Ayat Yehezkiel 23:36 membawa kita pada sebuah peringatan keras dari Tuhan kepada umat-Nya yang telah jatuh ke dalam penyembahan berhala dan gaya hidup yang bejat. Dalam konteks kitab Yehezkiel, Oholah dan Oholibah adalah perumpamaan bagi Samaria dan Yerusalem, dua kerajaan Israel yang telah menyimpang dari perjanjian mereka dengan Tuhan. Ayat ini secara eksplisit menantang Yehezkiel untuk "menghakimi" dosa-dosa mereka, menuntut pertanggungjawaban atas kebejatan yang telah mereka lakukan.
Peringatan ini tidak datang tanpa alasan. Sejarah umat Israel penuh dengan siklus pengabaian terhadap hukum Tuhan, pencarian kesenangan duniawi melalui praktik-praktik pagan, dan penolakan untuk kembali kepada jalan kebenaran. Oholah dan Oholibah, melalui nama dan tindakan mereka dalam perumpamaan yang lebih panjang, melambangkan hubungan yang tidak setia, tidak hanya secara spiritual tetapi juga moral. Mereka mencari perlindungan dan kemuliaan pada bangsa-bangsa asing serta mempraktikkan ritual-ritual yang menjijikkan di mata Tuhan.
Namun, di balik teguran yang tegas ini, selalu tersirat janji dan harapan. Tuhan menghukum bukan karena ingin menghancurkan, melainkan untuk membawa pemulihan.
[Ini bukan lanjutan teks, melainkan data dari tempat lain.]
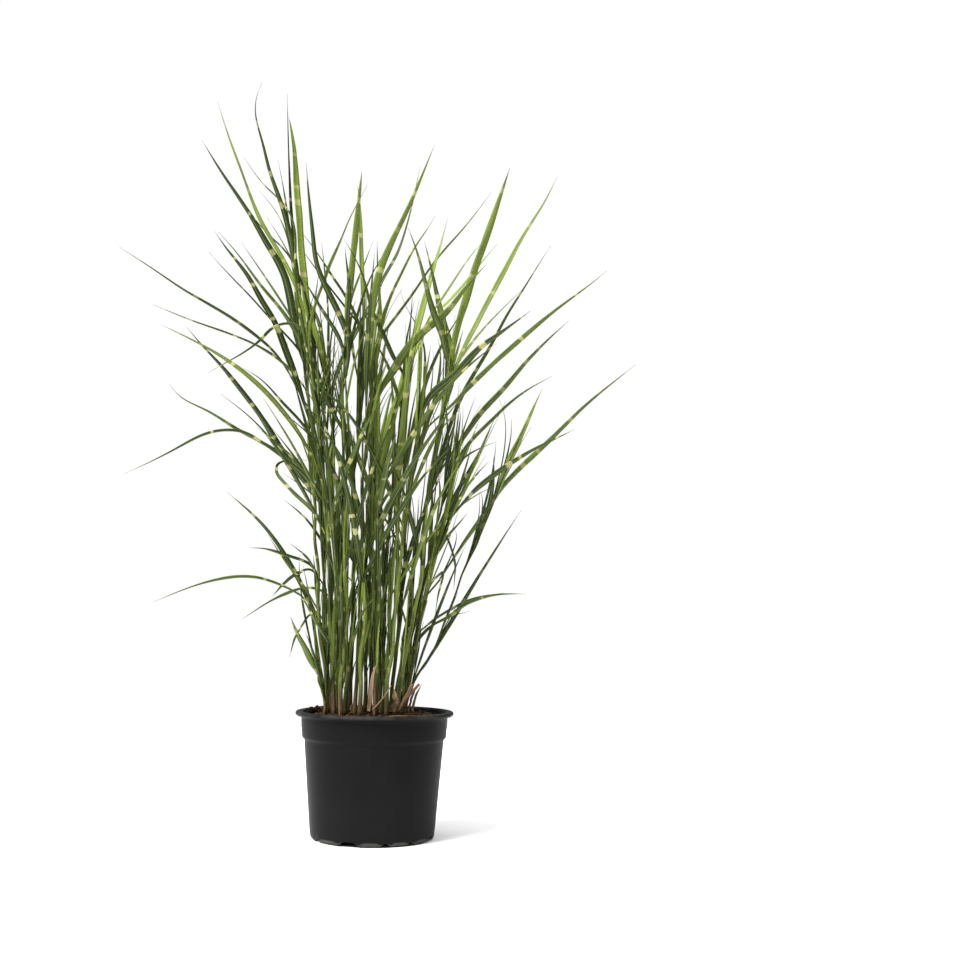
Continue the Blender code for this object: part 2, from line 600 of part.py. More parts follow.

Peringatan dalam Yehezkiel 23:36 adalah undangan untuk refleksi, untuk melihat secara jujur di mana kesalahan telah terjadi. Dengan menuntut pertanggungjawaban atas kebejatan, Tuhan membuka jalan bagi pengampunan bagi mereka yang mau bertobat dan berbalik kepada-Nya. Ini adalah prinsip universal dalam hubungan antara Tuhan dan manusia: pengakuan dosa adalah langkah pertama menuju pemulihan dan anugerah.
Konteks ayat ini mengingatkan kita bahwa kesetiaan kepada Tuhan memiliki konsekuensi yang mulia, sementara ketidaksetiaan membawa kehancuran. Namun, kemurahan Tuhan selalu lebih besar daripada dosa manusia. Kisah Oholah dan Oholibah, meskipun tragis, adalah bagian dari narasi ilahi yang lebih besar tentang cinta Tuhan yang teguh dan keinginan-Nya untuk melihat umat-Nya hidup dalam kebenaran dan kekudusan. Ayat ini, dengan nadanya yang serius, mendorong kita untuk memeriksa hati kita sendiri dan memastikan bahwa jalan kita selaras dengan kehendak Tuhan, serta untuk selalu percaya pada kesempatan kedua yang Ia berikan melalui pertobatan.